Set exercise — Please print all of the material below, word for word.
* * * *
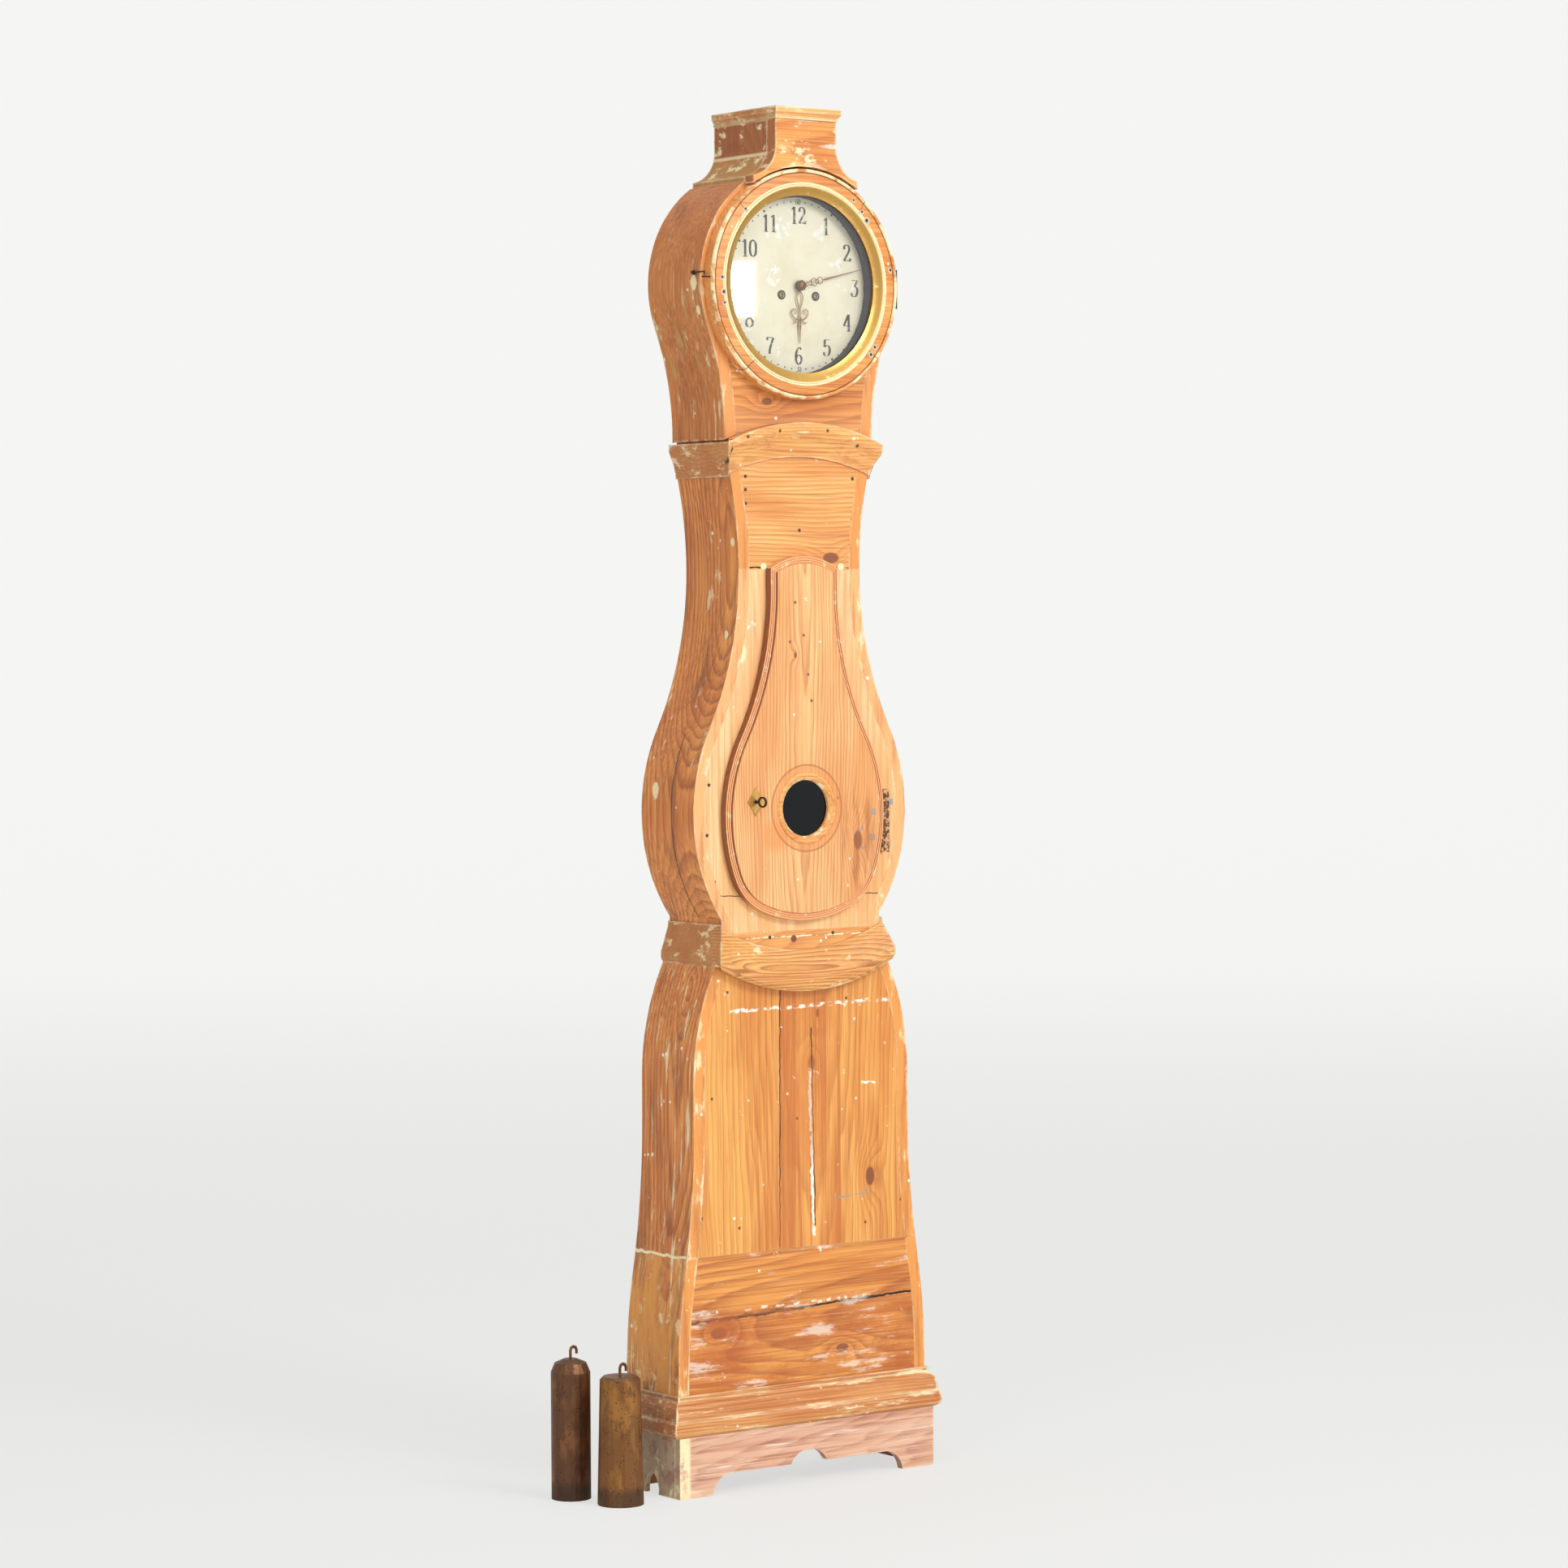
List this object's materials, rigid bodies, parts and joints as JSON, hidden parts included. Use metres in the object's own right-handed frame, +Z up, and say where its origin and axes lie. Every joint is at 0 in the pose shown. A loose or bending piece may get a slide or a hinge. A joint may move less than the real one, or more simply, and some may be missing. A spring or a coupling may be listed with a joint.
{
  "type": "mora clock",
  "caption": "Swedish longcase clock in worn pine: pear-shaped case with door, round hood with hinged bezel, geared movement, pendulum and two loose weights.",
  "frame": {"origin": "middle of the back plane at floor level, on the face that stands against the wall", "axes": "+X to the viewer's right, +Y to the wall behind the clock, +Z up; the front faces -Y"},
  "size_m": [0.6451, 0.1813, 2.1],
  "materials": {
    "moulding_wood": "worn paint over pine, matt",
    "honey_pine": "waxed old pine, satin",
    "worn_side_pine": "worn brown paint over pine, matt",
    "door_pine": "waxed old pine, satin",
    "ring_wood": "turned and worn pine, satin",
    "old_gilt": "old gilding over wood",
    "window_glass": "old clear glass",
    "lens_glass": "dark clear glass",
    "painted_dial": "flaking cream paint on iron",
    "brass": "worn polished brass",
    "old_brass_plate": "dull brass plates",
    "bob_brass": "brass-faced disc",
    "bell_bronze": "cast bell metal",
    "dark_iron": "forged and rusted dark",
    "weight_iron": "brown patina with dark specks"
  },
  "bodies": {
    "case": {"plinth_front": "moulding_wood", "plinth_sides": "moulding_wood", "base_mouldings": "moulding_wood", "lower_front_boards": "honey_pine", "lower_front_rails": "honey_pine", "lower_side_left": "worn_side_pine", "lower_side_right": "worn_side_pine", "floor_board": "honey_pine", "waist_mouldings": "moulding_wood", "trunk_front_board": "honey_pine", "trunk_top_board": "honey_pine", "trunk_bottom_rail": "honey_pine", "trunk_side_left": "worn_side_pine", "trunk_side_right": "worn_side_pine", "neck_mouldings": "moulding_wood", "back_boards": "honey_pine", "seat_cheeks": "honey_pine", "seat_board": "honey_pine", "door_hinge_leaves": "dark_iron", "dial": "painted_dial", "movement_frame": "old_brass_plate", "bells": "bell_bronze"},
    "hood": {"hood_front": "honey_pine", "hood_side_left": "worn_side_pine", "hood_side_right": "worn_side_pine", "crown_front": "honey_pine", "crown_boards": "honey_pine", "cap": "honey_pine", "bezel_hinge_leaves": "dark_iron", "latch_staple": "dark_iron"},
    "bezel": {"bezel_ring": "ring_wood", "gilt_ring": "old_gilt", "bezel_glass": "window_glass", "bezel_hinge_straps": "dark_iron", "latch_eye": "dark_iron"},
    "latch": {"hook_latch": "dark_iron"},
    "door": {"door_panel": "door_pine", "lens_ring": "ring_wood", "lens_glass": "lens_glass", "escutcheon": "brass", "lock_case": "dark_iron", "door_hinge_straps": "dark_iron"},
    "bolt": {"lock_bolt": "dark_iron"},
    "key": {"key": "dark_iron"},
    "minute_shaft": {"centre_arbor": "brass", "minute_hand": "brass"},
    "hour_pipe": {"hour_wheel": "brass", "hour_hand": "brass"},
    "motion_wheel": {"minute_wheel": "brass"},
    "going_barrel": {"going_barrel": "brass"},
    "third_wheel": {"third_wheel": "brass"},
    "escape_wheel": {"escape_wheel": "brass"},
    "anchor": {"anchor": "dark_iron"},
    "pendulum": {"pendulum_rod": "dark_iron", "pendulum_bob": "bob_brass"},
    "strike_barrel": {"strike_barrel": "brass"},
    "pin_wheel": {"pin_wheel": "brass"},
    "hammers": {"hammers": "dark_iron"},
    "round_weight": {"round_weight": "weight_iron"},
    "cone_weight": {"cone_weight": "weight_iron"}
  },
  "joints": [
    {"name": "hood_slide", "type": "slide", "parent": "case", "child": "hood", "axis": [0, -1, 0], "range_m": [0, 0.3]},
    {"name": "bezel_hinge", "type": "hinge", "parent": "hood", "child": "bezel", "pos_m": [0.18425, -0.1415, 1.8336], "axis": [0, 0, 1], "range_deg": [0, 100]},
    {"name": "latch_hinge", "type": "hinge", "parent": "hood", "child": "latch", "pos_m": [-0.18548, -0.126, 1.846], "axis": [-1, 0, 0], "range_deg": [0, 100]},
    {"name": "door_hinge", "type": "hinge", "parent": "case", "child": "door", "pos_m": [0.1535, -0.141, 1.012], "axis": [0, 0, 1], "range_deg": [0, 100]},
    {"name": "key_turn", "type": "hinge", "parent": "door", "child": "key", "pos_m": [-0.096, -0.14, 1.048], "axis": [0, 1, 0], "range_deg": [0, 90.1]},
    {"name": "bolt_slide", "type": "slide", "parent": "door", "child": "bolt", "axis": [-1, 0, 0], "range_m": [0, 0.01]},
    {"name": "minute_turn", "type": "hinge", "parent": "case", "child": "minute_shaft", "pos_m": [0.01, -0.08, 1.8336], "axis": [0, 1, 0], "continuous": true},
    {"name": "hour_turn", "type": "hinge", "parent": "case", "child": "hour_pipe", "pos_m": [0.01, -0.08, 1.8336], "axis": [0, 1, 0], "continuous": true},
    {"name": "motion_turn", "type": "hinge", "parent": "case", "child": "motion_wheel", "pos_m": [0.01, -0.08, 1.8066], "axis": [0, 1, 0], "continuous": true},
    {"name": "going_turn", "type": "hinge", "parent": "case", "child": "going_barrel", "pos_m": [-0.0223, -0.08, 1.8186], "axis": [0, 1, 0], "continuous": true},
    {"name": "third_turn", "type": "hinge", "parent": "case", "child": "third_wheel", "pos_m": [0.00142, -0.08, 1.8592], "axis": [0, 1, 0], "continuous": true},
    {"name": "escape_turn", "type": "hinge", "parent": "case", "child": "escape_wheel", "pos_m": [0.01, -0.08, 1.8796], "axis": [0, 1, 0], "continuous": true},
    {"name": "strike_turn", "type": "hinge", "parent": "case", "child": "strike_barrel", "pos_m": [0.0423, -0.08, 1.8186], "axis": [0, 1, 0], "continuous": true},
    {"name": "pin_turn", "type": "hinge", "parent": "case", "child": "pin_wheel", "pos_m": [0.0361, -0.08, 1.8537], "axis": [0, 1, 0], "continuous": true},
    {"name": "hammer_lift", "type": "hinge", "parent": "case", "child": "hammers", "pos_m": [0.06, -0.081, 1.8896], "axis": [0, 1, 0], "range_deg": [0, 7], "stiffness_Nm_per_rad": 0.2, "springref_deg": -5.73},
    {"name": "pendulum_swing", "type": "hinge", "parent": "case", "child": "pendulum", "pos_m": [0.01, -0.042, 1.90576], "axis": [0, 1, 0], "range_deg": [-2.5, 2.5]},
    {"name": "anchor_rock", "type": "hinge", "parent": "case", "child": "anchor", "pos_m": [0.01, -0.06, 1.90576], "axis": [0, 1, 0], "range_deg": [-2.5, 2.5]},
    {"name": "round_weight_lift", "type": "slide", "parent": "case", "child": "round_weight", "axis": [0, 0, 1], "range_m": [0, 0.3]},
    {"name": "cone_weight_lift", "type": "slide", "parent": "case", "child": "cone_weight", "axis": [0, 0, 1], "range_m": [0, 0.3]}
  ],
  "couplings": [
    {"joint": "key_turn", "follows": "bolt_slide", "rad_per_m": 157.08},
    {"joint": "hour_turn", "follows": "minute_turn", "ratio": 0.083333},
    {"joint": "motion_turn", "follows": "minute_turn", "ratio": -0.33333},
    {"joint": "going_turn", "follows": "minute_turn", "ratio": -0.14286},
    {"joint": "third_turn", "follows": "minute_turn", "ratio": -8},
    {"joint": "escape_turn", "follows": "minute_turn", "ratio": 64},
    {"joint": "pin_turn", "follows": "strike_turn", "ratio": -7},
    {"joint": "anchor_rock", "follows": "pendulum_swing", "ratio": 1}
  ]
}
* * * *
Exercise answer —
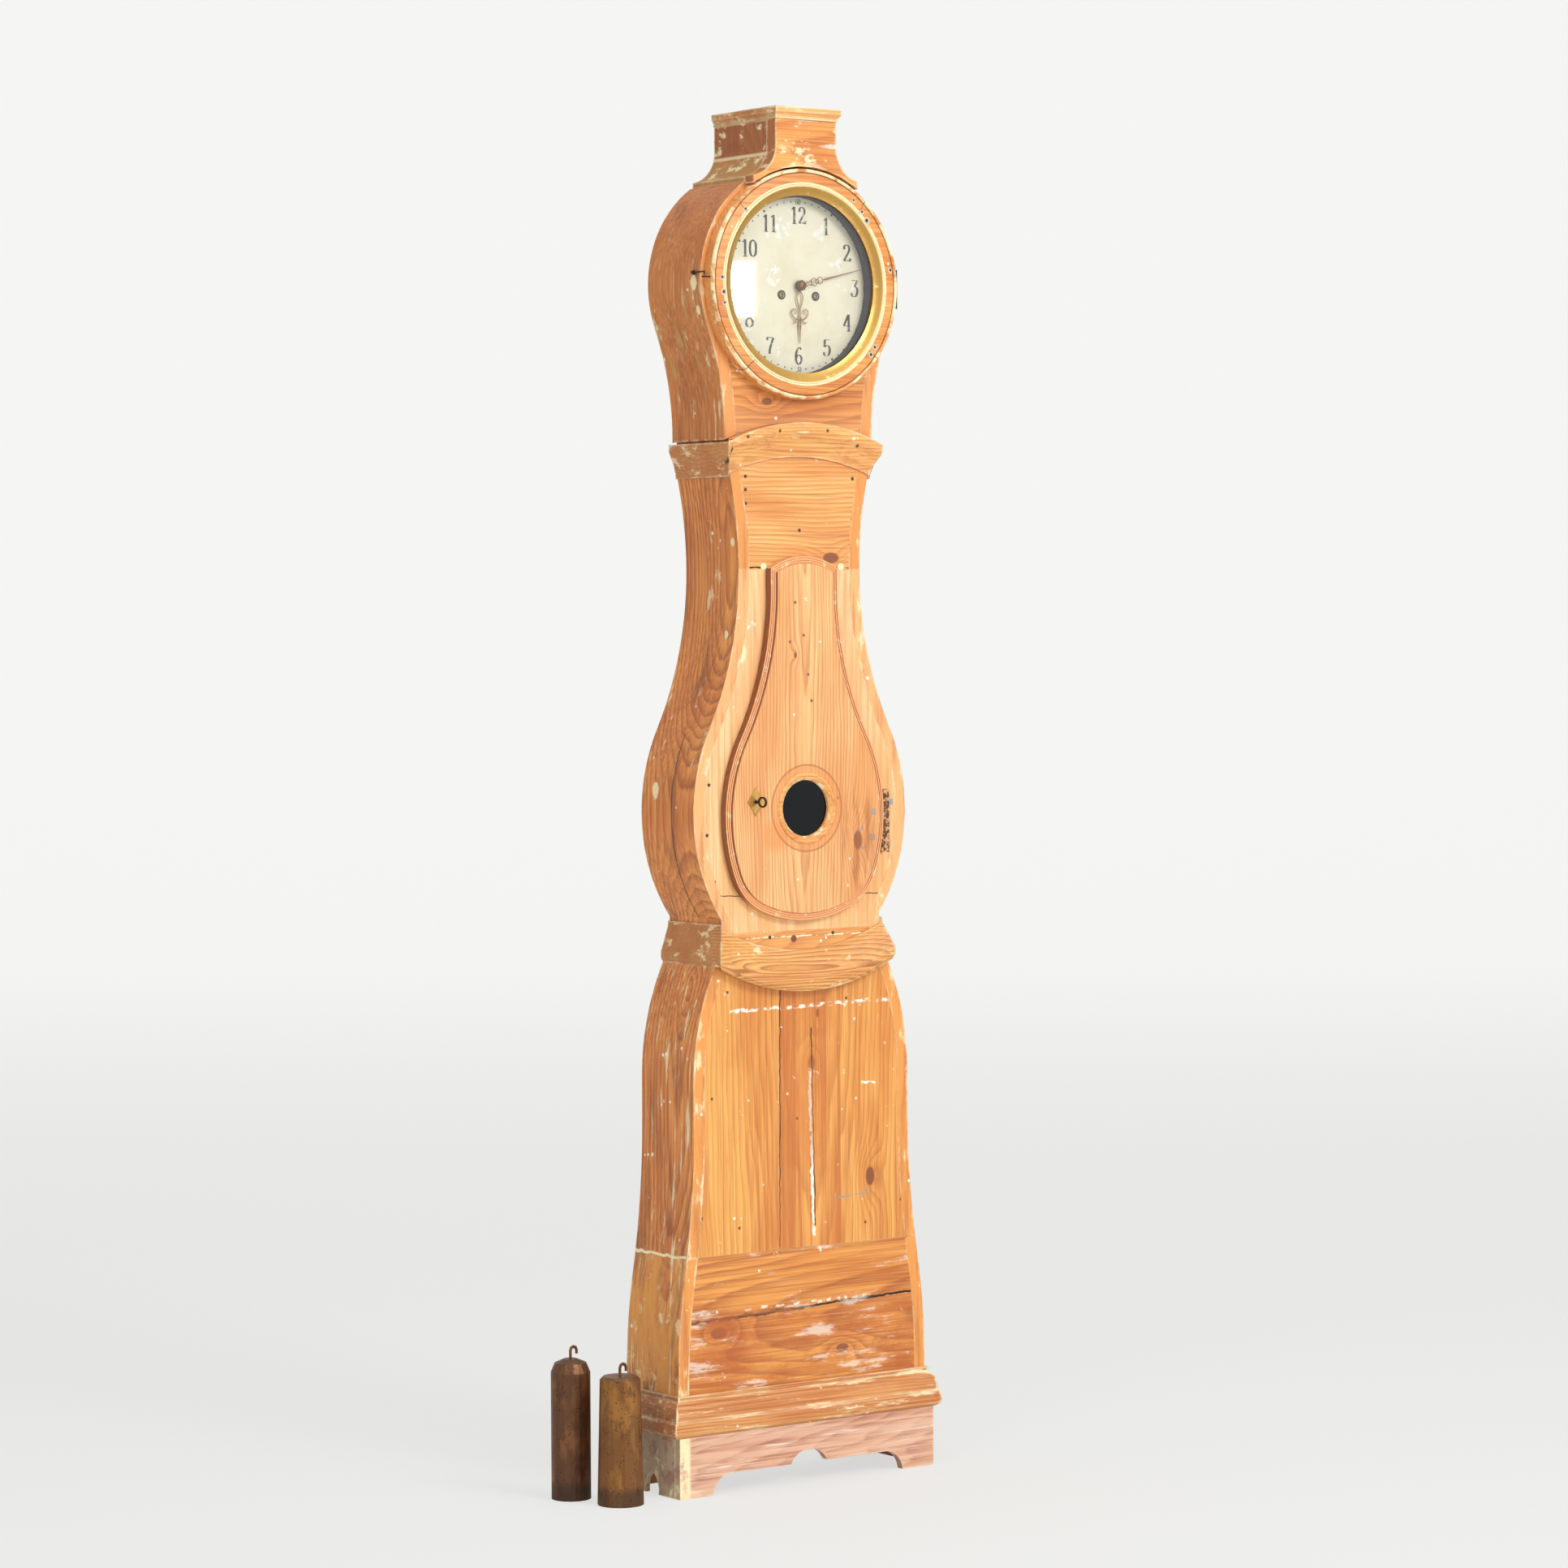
List this object's materials, rigid bodies, parts and joints as JSON, hidden parts included. Use metres in the object's own right-handed frame, +Z up, and say where its origin and axes lie. Every joint is at 0 in the pose shown. A loose or bending piece may get a slide or a hinge. A joint may move less than the real one, or more simply, and some may be missing. A spring or a coupling may be listed with a joint.
{
  "type": "mora clock",
  "caption": "Swedish longcase clock in worn pine: pear-shaped case with door, round hood with hinged bezel, geared movement, pendulum and two loose weights.",
  "frame": {"origin": "middle of the back plane at floor level, on the face that stands against the wall", "axes": "+X to the viewer's right, +Y to the wall behind the clock, +Z up; the front faces -Y"},
  "size_m": [0.6451, 0.1813, 2.1],
  "materials": {
    "moulding_wood": "worn paint over pine, matt",
    "honey_pine": "waxed old pine, satin",
    "worn_side_pine": "worn brown paint over pine, matt",
    "door_pine": "waxed old pine, satin",
    "ring_wood": "turned and worn pine, satin",
    "old_gilt": "old gilding over wood",
    "window_glass": "old clear glass",
    "lens_glass": "dark clear glass",
    "painted_dial": "flaking cream paint on iron",
    "brass": "worn polished brass",
    "old_brass_plate": "dull brass plates",
    "bob_brass": "brass-faced disc",
    "bell_bronze": "cast bell metal",
    "dark_iron": "forged and rusted dark",
    "weight_iron": "brown patina with dark specks"
  },
  "bodies": {
    "case": {"plinth_front": "moulding_wood", "plinth_sides": "moulding_wood", "base_mouldings": "moulding_wood", "lower_front_boards": "honey_pine", "lower_front_rails": "honey_pine", "lower_side_left": "worn_side_pine", "lower_side_right": "worn_side_pine", "floor_board": "honey_pine", "waist_mouldings": "moulding_wood", "trunk_front_board": "honey_pine", "trunk_top_board": "honey_pine", "trunk_bottom_rail": "honey_pine", "trunk_side_left": "worn_side_pine", "trunk_side_right": "worn_side_pine", "neck_mouldings": "moulding_wood", "back_boards": "honey_pine", "seat_cheeks": "honey_pine", "seat_board": "honey_pine", "door_hinge_leaves": "dark_iron", "dial": "painted_dial", "movement_frame": "old_brass_plate", "bells": "bell_bronze"},
    "hood": {"hood_front": "honey_pine", "hood_side_left": "worn_side_pine", "hood_side_right": "worn_side_pine", "crown_front": "honey_pine", "crown_boards": "honey_pine", "cap": "honey_pine", "bezel_hinge_leaves": "dark_iron", "latch_staple": "dark_iron"},
    "bezel": {"bezel_ring": "ring_wood", "gilt_ring": "old_gilt", "bezel_glass": "window_glass", "bezel_hinge_straps": "dark_iron", "latch_eye": "dark_iron"},
    "latch": {"hook_latch": "dark_iron"},
    "door": {"door_panel": "door_pine", "lens_ring": "ring_wood", "lens_glass": "lens_glass", "escutcheon": "brass", "lock_case": "dark_iron", "door_hinge_straps": "dark_iron"},
    "bolt": {"lock_bolt": "dark_iron"},
    "key": {"key": "dark_iron"},
    "minute_shaft": {"centre_arbor": "brass", "minute_hand": "brass"},
    "hour_pipe": {"hour_wheel": "brass", "hour_hand": "brass"},
    "motion_wheel": {"minute_wheel": "brass"},
    "going_barrel": {"going_barrel": "brass"},
    "third_wheel": {"third_wheel": "brass"},
    "escape_wheel": {"escape_wheel": "brass"},
    "anchor": {"anchor": "dark_iron"},
    "pendulum": {"pendulum_rod": "dark_iron", "pendulum_bob": "bob_brass"},
    "strike_barrel": {"strike_barrel": "brass"},
    "pin_wheel": {"pin_wheel": "brass"},
    "hammers": {"hammers": "dark_iron"},
    "round_weight": {"round_weight": "weight_iron"},
    "cone_weight": {"cone_weight": "weight_iron"}
  },
  "joints": [
    {"name": "hood_slide", "type": "slide", "parent": "case", "child": "hood", "axis": [0, -1, 0], "range_m": [0, 0.3]},
    {"name": "bezel_hinge", "type": "hinge", "parent": "hood", "child": "bezel", "pos_m": [0.18425, -0.1415, 1.8336], "axis": [0, 0, 1], "range_deg": [0, 100]},
    {"name": "latch_hinge", "type": "hinge", "parent": "hood", "child": "latch", "pos_m": [-0.18548, -0.126, 1.846], "axis": [-1, 0, 0], "range_deg": [0, 100]},
    {"name": "door_hinge", "type": "hinge", "parent": "case", "child": "door", "pos_m": [0.1535, -0.141, 1.012], "axis": [0, 0, 1], "range_deg": [0, 100]},
    {"name": "key_turn", "type": "hinge", "parent": "door", "child": "key", "pos_m": [-0.096, -0.14, 1.048], "axis": [0, 1, 0], "range_deg": [0, 90.1]},
    {"name": "bolt_slide", "type": "slide", "parent": "door", "child": "bolt", "axis": [-1, 0, 0], "range_m": [0, 0.01]},
    {"name": "minute_turn", "type": "hinge", "parent": "case", "child": "minute_shaft", "pos_m": [0.01, -0.08, 1.8336], "axis": [0, 1, 0], "continuous": true},
    {"name": "hour_turn", "type": "hinge", "parent": "case", "child": "hour_pipe", "pos_m": [0.01, -0.08, 1.8336], "axis": [0, 1, 0], "continuous": true},
    {"name": "motion_turn", "type": "hinge", "parent": "case", "child": "motion_wheel", "pos_m": [0.01, -0.08, 1.8066], "axis": [0, 1, 0], "continuous": true},
    {"name": "going_turn", "type": "hinge", "parent": "case", "child": "going_barrel", "pos_m": [-0.0223, -0.08, 1.8186], "axis": [0, 1, 0], "continuous": true},
    {"name": "third_turn", "type": "hinge", "parent": "case", "child": "third_wheel", "pos_m": [0.00142, -0.08, 1.8592], "axis": [0, 1, 0], "continuous": true},
    {"name": "escape_turn", "type": "hinge", "parent": "case", "child": "escape_wheel", "pos_m": [0.01, -0.08, 1.8796], "axis": [0, 1, 0], "continuous": true},
    {"name": "strike_turn", "type": "hinge", "parent": "case", "child": "strike_barrel", "pos_m": [0.0423, -0.08, 1.8186], "axis": [0, 1, 0], "continuous": true},
    {"name": "pin_turn", "type": "hinge", "parent": "case", "child": "pin_wheel", "pos_m": [0.0361, -0.08, 1.8537], "axis": [0, 1, 0], "continuous": true},
    {"name": "hammer_lift", "type": "hinge", "parent": "case", "child": "hammers", "pos_m": [0.06, -0.081, 1.8896], "axis": [0, 1, 0], "range_deg": [0, 7], "stiffness_Nm_per_rad": 0.2, "springref_deg": -5.73},
    {"name": "pendulum_swing", "type": "hinge", "parent": "case", "child": "pendulum", "pos_m": [0.01, -0.042, 1.90576], "axis": [0, 1, 0], "range_deg": [-2.5, 2.5]},
    {"name": "anchor_rock", "type": "hinge", "parent": "case", "child": "anchor", "pos_m": [0.01, -0.06, 1.90576], "axis": [0, 1, 0], "range_deg": [-2.5, 2.5]},
    {"name": "round_weight_lift", "type": "slide", "parent": "case", "child": "round_weight", "axis": [0, 0, 1], "range_m": [0, 0.3]},
    {"name": "cone_weight_lift", "type": "slide", "parent": "case", "child": "cone_weight", "axis": [0, 0, 1], "range_m": [0, 0.3]}
  ],
  "couplings": [
    {"joint": "key_turn", "follows": "bolt_slide", "rad_per_m": 157.08},
    {"joint": "hour_turn", "follows": "minute_turn", "ratio": 0.083333},
    {"joint": "motion_turn", "follows": "minute_turn", "ratio": -0.33333},
    {"joint": "going_turn", "follows": "minute_turn", "ratio": -0.14286},
    {"joint": "third_turn", "follows": "minute_turn", "ratio": -8},
    {"joint": "escape_turn", "follows": "minute_turn", "ratio": 64},
    {"joint": "pin_turn", "follows": "strike_turn", "ratio": -7},
    {"joint": "anchor_rock", "follows": "pendulum_swing", "ratio": 1}
  ]
}